To understand and characterize the energy losses within the cavity, Bejan number evolutions have been presented according to the control parameters. Combined effects of (Ra, Da); (Ra, Ha); (Ra, AR), and (Da, Ha) on Be number have be shown respectively in Fig. 8A–D. A cylindrical stratification variation was observed on the Bejan number behavior when Ra and Da are varied simultaneously (see Fig. 8A). From this figure, it can be seen that the Bejan number is highest at low Ra and regardless of Da. In this situation, entropy occurs mainly by thermal irreversibility. This scenario has also been observed when Ra reaches its maximum with a combination with lower Da. For higher values of Ra and Da together, irreversibility’s due to the friction forces are predominant. Concerning the effects of combination (Ra, Ha) on Be, it turned out that Be's number moved per vertical segment according to Ha as a function of Rayleigh number (see Fig. 8B). As Ra becomes higher, Be tends to become lower, whatever the magnetic field intensity is considered (Ha). In other words, an almost constant evolution of Be as a function of the Ha number. But Ha's effects on Be are more remarkable for small values of Da (see Fig. 8D), meaning that as Ha increases, energy degradation in a cavity is mainly due to temperature gradient effects. On another side, the effects of Ar parameter combined with the Rayleigh number (Fig. 8C), demonstrate that the geometric parameter Ar has little effect on Bejan number variations.

Figure 8

The variation Bejan number with various parameters.

Conclusion

We have presented empirical parametric research on natural convection and entropy formation inside a cavity filled with a nanofluid exposed to a magnetic field under the presence of a porous medium. It is possible to summarize the most relevant points arising from this work as follows:

• The heat transfer in the cavity is affected by flow regime (Ra), magnetic field strength Ha; medium porosity Da and heating length characterized by Ar. Note that the effects level of each parameter mentioned differs from the other.

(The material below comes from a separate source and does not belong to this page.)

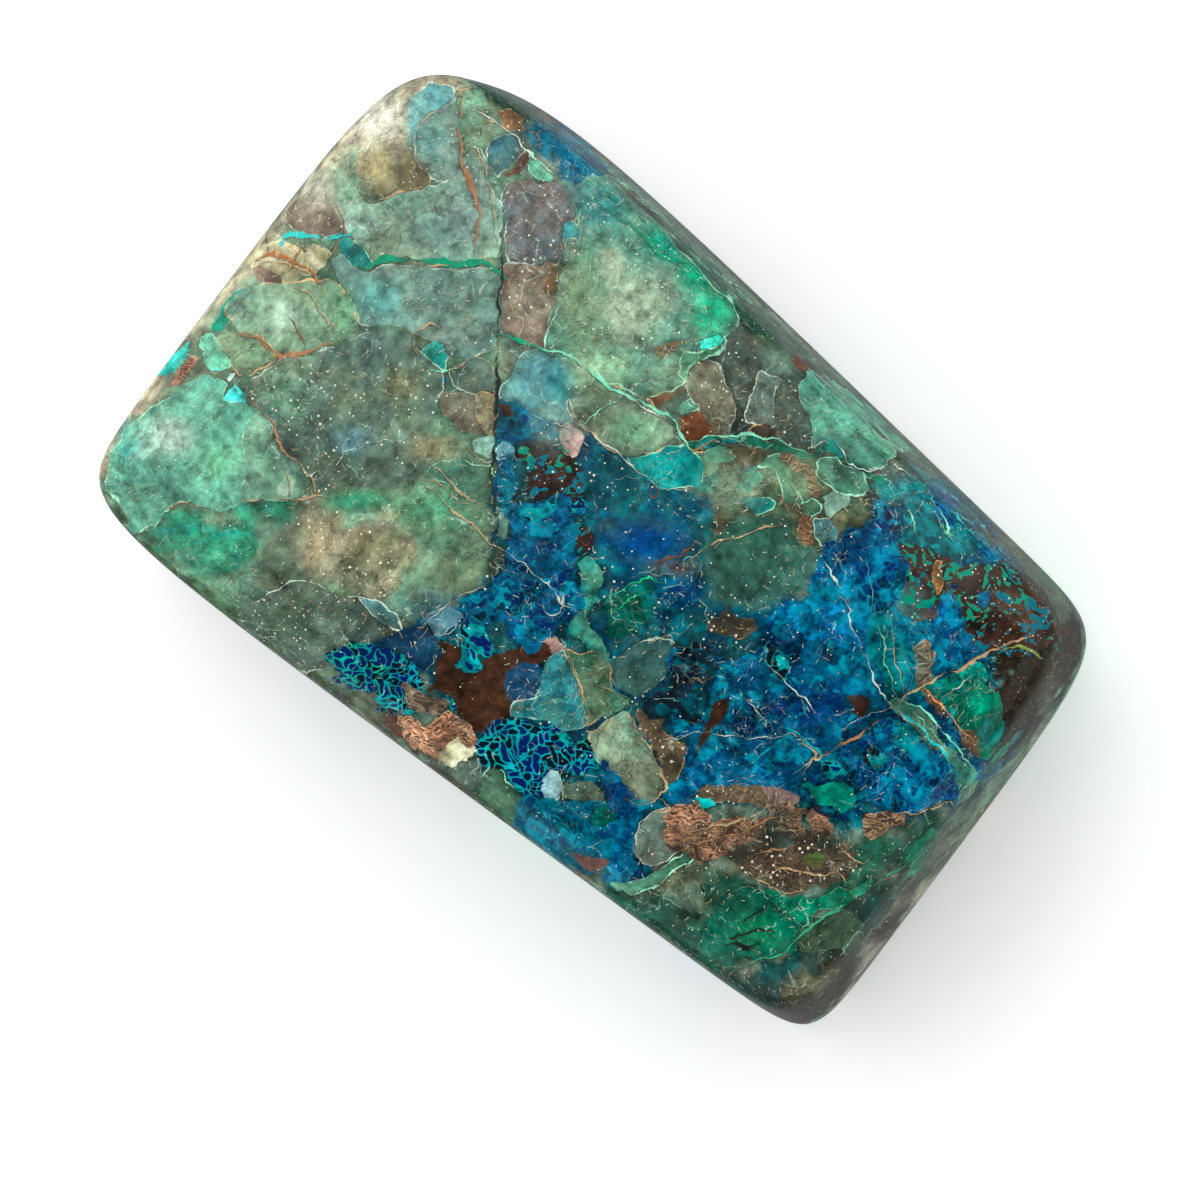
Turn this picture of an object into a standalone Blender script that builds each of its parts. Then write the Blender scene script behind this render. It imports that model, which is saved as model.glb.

• Reducing the Da number leads to a drop in flow intensity.

• The thermal exchange rate within the oddly shaped cavity improves with increasing Ra.

• The reduction in Nusselt numbers relative to Ha is more noticeable for higher Rayleigh numbers, as well as for higher Darcy numbers.

• Entropy generation within the cavity increases with increased Ra and diminishes at higher Ha values.

• Hartman number effects on Bejan number are most noticeable for small quantities of Darcy's number.